The NEWS is always doing stories on pirate and file sharing websites that illegally make copies of music, movies and television freely available online, but they rarely if ever include mention of eBooks in these reports. What are your thoughts on the lack of attention being given to this issue?
There’s a school of thought that says for midlist authors in particular, piracy boosts sales, and that most piracy happens in locations where the books simply aren’t available otherwise. Those two conclusions tend to contradict each other, in my view, and they point to what is true: We have very, very, VERY little reliable data on the extent and impact of piracy. Until somebody makes it a priority to collect that data, debating the topic is largely sound and fury.
I do think, though, that when a criminal act has no consequences, or a liberal return policy can be abused without consequences, that behavior will expand.
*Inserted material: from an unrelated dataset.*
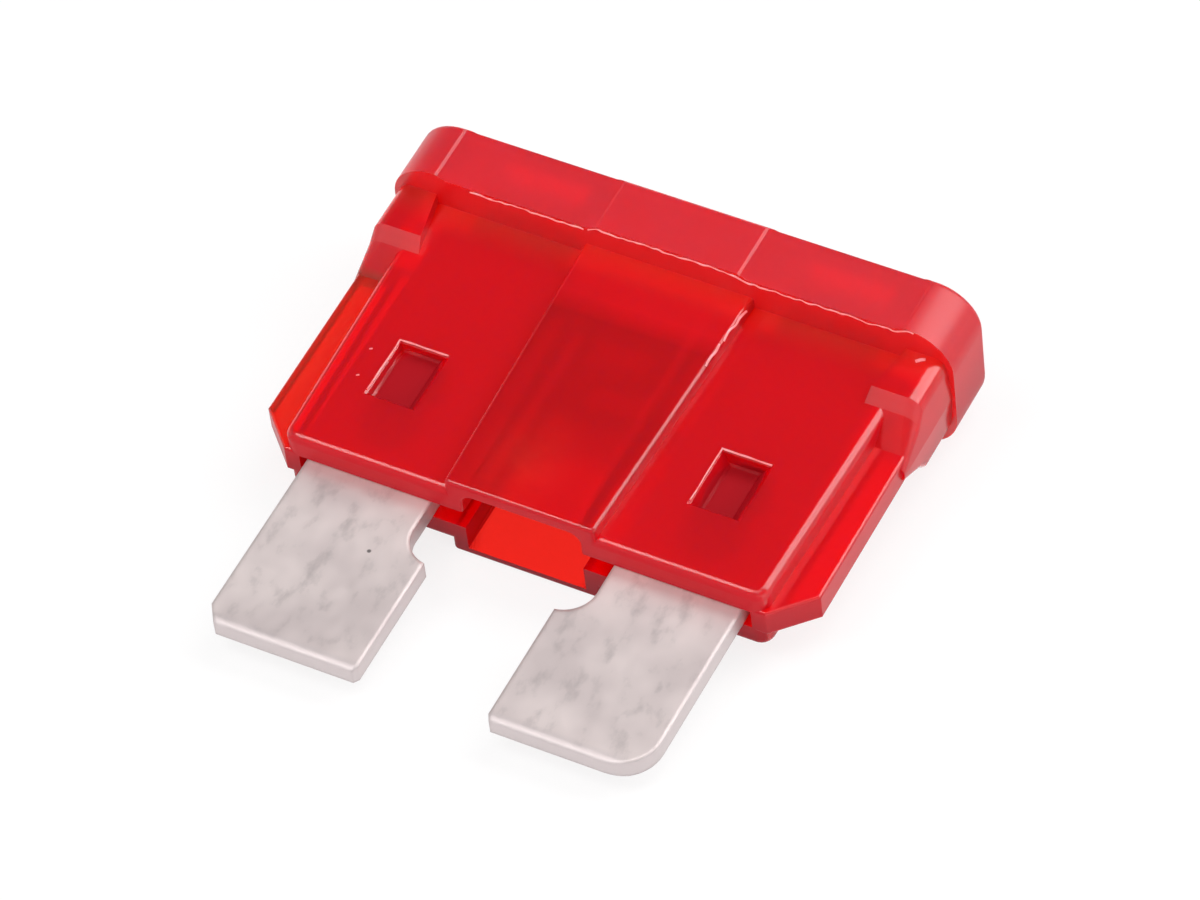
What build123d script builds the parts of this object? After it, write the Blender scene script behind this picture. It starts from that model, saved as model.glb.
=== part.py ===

If people knew they could walk out libraries with dozens of books in their backpacks, no risk of consequences, then libraries would soon be empty. Not a cheering prospect.
Would you care to share something about your latest release or a story that you are working on now?
I’m writing a novella for my contemporary lawyers series, which will come out late 2014. I think we might title it, “Courtship Adjourned.” It’s terrific fun to use the day job as grist for the writing mill in a contemporary setting, and let’s just say… I’m laughing a lot, and that feels wonderful.
Grace’s newest releases: GARETH: LORD OF RAKES (The Lonely Lords) series and novella MORGAN AND ARCHER
Grace Burrowes grew up in central Pennsylvania and is the sixth out of seven children. She discovered romance novels when in junior high (back when there was a such a thing), and has been reading them voraciously ever since. Grace has a bachelor’s degree in Political Science, a Bachelor of Music in Music History, (both from The Pennsylvania State University); a Master’s Degree in Conflict Transformation from Eastern Mennonite University; and a Juris Doctor from The National Law Center at The George Washington University. Her debut novel, THE HEIR was chosen as a Publishers Weekly Top Five Romances for 2010.